The military’s role as the guardian of the nation has been compromised, and this has worsened since the coup of 2021. This has a significant ramification on how conscription can become used as a justification to defend the nation while quite clearly resting on shaky grounds of legitimacy.

While the junta’s spokesman Zaw Min Tun expresses the need for “everybody to proudly follow this people’s service military law”, the consequences for not following it include imprisonment for five years, which leaves people with little to no choice. Imprisoning a significant number of young people is not a positive sign for the regime’s legitimacy.

Given the backdrop of daily battles between the Tatmadaw and resistance forces, the situation on the ground has brought about forcible recruitment.

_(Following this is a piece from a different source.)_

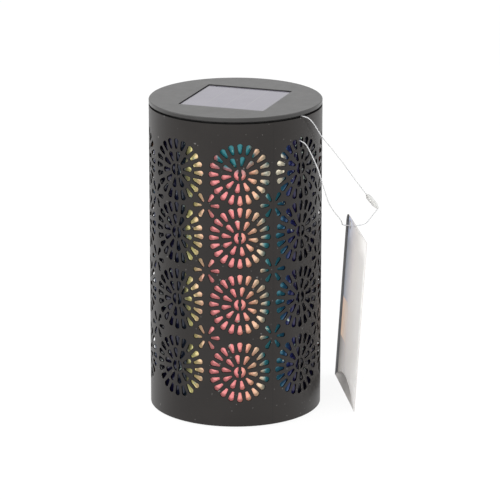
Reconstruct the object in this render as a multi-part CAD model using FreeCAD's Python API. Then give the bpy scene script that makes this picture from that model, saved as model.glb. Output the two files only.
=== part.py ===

One of the possible effects of enacting the law, some analysts suggest, maybe to persuade young people to join the rebel movements. The National Unity Government estimates that some 14,000 troops from the military have defected since 2021. With their fate in the balance, it may well be the case that these young people either resort to this or flee the country if they have the means to, or, get an exemption if they have the means to pay the bribes.

With shrinking manpower, the military regime’s power is hard to sustain. The fact that it is drafting unwilling people for a civil conflict, rather than a war against an external enemy, adds further doubts on the strength of the Tatmadaw. As of April 2024, basic military training has commenced, but the rush to implement it might be an indicator that enlistment rates have been limited.

The enforcement of the conscription law on unwilling conscripts amid the military successes of the resistance forces could be an indication that the military junta is losing control.